Parentalidade planejada

Utilizado há mais de três décadas, o termo coparentalidade era uma referência apenas à parentalidade compartilhada entre pais divorciados, explica Taline. Com as diferentes possibilidades de formação de família, o termo passou a se referir a qualquer situação em que pessoas geram ou adotam filhos e mantém entre si somente a relação parental.
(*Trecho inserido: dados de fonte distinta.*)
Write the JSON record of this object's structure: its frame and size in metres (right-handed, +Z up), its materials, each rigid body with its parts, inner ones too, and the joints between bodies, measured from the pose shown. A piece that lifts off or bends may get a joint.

A jornalista criou uma fanpage no Facebook com o objetivo de debater sobre o assunto com diferentes pessoas, que mais tarde se tornou um grupo fechado. “Começou a virar tipo um classificado, as pessoas postavam fotos com suas características”. A interação deu certo e Taline foi a responsável pela criação o Pais Amigos, rede social que ela mesmo administra e que sonha em transformar em aplicativo para celular.

Inspirada por suas experiências, Taline criou o Pais Amigos para que mais pessoas pudessem considerar a coparentalidade como uma opção (Foto: Victória Lima/Beta Redação)

No plataforma, a diversidade de pessoas que procuram a coparentalidade é grande. São 2,9 mil cadastrados, dentre eles, estão heterossexuais, LGBTs e assexuais. Há também casais que procuram uma terceira pessoa para ser pai ou mãe da criança, formando uma multiparentalidade. “Tem alguns casais gays que procuram uma mãe para o filho e casais heterossexuais em que um dos parceiros quer o filho e o outro não”, diz a idealizadora.

Rosostolato explica que, na coparentalidade, os laços familiares se dão em função da criança, pois os adultos que planejam aquele filho estabelecem uma ligação entre si. “A criança já é planejada e desejada, tudo é voltado para ela, o que assegura muito amor e afeto”, conclui.

“O que sei é que quero estar com pessoas que amo independente de estar fazendo ou não sexo com elas”, afirma Marcelo. “Minha filhinha não quer saber se eu e minha companheira fazemos sexo, ela quer sentir amor e estabilidade”, completa. Ele é um dos exemplos de que a coparentalidade, quando responsável e planejada, pode ser a realização de um sonho para qualquer pessoa, inclusive para os assexuais.

*A pedido do entrevistado, o nome foi trocado para preservar sua identidade.